Cybersecurity Listings
The listings assembled within this directory cover cybersecurity service providers operating across the United States, organized by service category, operational scope, and applicable compliance domain. Each category corresponds to a defined segment of the professional cybersecurity services market, from Managed Security Service Providers and Incident Response Firms to specialized verticals such as OT/ICS Security Providers and Healthcare Cybersecurity Providers. The directory exists to support service seekers, procurement professionals, and researchers navigating a sector that the U.S. Bureau of Labor Statistics projects will grow at 32 percent through 2032 — roughly 8 times faster than the average for all occupations.
Verification status
Listings in this directory are assessed against a defined baseline of professional and organizational criteria before publication. The Listing Criteria and Standards page details the full qualification framework; the summary below reflects the primary verification checkpoints applied to active listings.
Verification checkpoints applied to each listing:
- Entity existence — Confirmed via state business registry, SAM.gov (for federal contractors), or equivalent public record.

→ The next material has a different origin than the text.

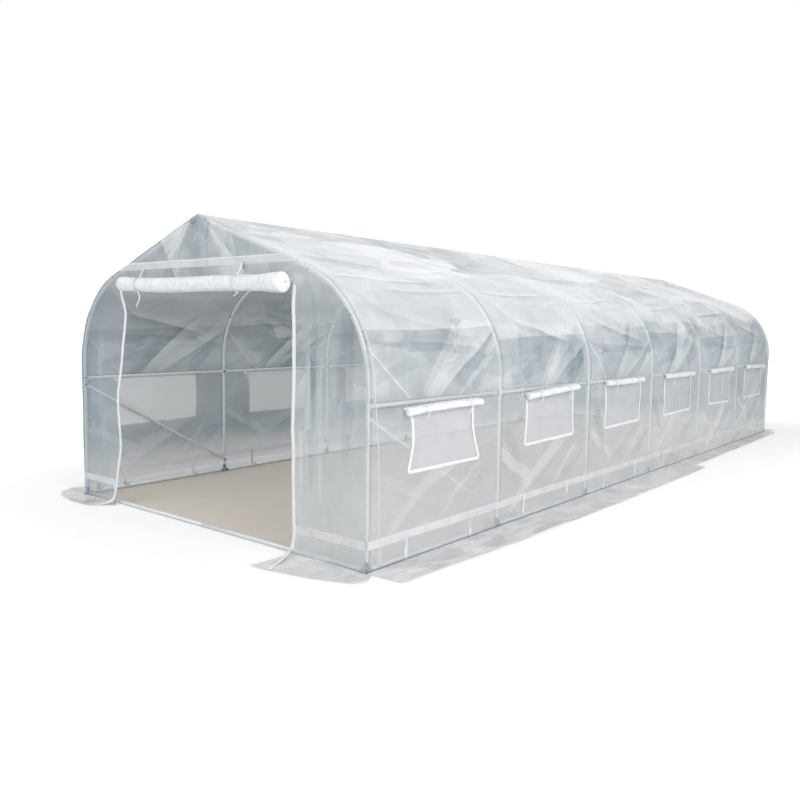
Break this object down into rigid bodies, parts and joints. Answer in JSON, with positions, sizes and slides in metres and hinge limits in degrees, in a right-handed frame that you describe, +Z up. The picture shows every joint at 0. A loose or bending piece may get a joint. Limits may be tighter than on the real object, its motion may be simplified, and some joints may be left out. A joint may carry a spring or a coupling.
{
  "type": "walk-in polytunnel greenhouse",
  "caption": "Walk-in tunnel greenhouse: bent steel tube hoops with side rails under a clear film cover, with mesh windows, ground flaps and a door rolled up over the front doorway.",
  "frame": {"origin": "middle of the footprint on the ground, ground flaps included", "axes": "+X across the tunnel towards the right-hand side, +Y along it from the open front doorway to the closed back, +Z up"},
  "size_m": [3.5186, 8.6984, 2.0565],
  "materials": {
    "galvanised_tube": "satin",
    "steel_fitting": "satin",
    "clear_film": "gloss",
    "insect_mesh": "matte",
    "white_binding": "matte",
    "rolled_film": "satin",
    "band_tape": "satin",
    "white_webbing": "matte"
  },
  "bodies": {
    "root": {"back_door_film": "clear_film", "back_film_left": "clear_film", "back_film_right": "clear_film", "back_gable_film": "clear_film", "back_ground_rail": "galvanised_tube", "back_hoop": "galvanised_tube", "door_roll": "rolled_film", "doorway_bindings": "white_binding", "end_bay_braces": "galvanised_tube", "foot_fittings": "steel_fitting", "front_film_left": "clear_film", "front_film_right": "clear_film", "front_gable_film": "clear_film", "front_ground_rail": "galvanised_tube", "front_hoop": "galvanised_tube", "gable_bands": "band_tape", "ground_bands": "band_tape", "ground_flap_left": "clear_film", "ground_flap_right": "clear_film", "ground_flaps_back": "clear_film", "ground_flaps_front": "clear_film", "ground_rail_left": "galvanised_tube", "ground_rail_right": "galvanised_tube", "hoop_2": "galvanised_tube", "hoop_3": "galvanised_tube", "hoop_4": "galvanised_tube", "hoop_5": "galvanised_tube", "hoop_6": "galvanised_tube", "peak_fittings": "steel_fitting", "ridge_rail": "galvanised_tube", "roof_film_left": "clear_film", "roof_film_right": "clear_film", "shoulder_film_left": "clear_film", "shoulder_film_right": "clear_film", "side_film_left": "clear_film", "side_film_right": "clear_film", "side_rail_left": "galvanised_tube", "side_rail_right": "galvanised_tube", "tie_straps": "white_webbing", "window_binding_left": "white_binding", "window_binding_right": "white_binding", "window_flap_rolls_left": "rolled_film", "window_flap_rolls_right": "rolled_film", "window_mesh_left": "insect_mesh", "window_mesh_right": "insect_mesh"}
  },
  "joints": []
}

- Service category alignment — Described service offerings cross-referenced against NIST SP 800-181 (NICE Cybersecurity Workforce Framework) specialty area definitions.
- Credential disclosure — Relevant certifications checked for recognized status: ISC2 CISSP, CompTIA Security+, ISACA CISM/CISA, Offensive Security OSCP, and SOC 2 Type II audit reports where disclosed.

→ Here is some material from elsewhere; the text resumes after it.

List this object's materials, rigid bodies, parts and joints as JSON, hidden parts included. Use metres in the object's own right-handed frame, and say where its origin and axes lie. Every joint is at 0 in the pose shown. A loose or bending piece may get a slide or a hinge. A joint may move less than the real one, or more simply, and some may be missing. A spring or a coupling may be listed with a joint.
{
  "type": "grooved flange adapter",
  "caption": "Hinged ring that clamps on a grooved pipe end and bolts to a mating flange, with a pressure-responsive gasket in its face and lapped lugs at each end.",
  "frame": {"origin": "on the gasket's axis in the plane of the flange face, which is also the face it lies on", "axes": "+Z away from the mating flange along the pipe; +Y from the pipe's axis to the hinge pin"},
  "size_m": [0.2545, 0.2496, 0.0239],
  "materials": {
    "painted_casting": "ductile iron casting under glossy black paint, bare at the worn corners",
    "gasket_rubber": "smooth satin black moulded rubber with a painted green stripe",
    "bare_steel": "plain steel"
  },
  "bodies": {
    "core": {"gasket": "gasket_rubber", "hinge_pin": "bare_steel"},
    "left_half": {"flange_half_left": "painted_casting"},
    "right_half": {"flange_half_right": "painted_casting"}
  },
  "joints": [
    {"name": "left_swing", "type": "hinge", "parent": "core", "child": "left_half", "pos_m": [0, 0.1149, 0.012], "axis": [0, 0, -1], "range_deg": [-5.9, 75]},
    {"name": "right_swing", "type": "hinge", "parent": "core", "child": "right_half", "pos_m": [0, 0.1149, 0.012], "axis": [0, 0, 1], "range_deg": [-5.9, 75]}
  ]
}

- Regulatory scope accuracy — Compliance claims (HIPAA, CMMC, PCI DSS, FISMA) reviewed against published framework requirements from HHS, DoD CMMC Program Office, PCI Security Standards Council, and NIST.
- Geographic scope — Service delivery geography confirmed as US national, multi-state, or specific region to prevent mismatch with searcher intent.

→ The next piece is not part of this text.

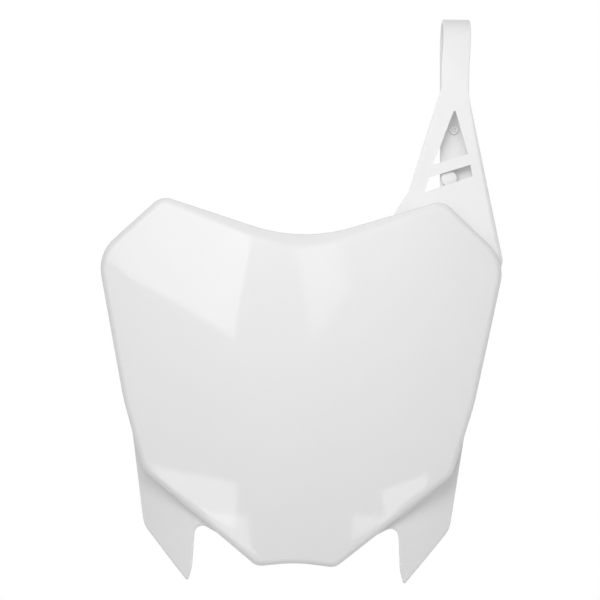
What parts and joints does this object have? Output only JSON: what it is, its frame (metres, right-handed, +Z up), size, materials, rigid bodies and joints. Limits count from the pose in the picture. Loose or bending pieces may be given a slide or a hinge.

- No adverse public record — FTC enforcement actions, HHS OCR settlements, and SEC cybersecurity enforcement filings reviewed where applicable.
Listings marked Pending Review have passed initial entity verification but are awaiting full credential and scope confirmation. Listings marked Unverified appear in the directory index but carry no implied endorsement and have not completed the verification workflow.
Coverage gaps
The directory does not represent the complete universe of US cybersecurity service providers. The sector includes an estimated 3,500+ managed security service providers in the United States alone, according to market tracking by MSSP Alert. The following gaps are acknowledged explicitly.
Geographic underrepresentation: Providers headquartered in rural or non-metro markets are underrepresented relative to their actual service footprint. A firm based in a smaller state capital may deliver services nationally but lack the online presence signals that surface in intake pipelines.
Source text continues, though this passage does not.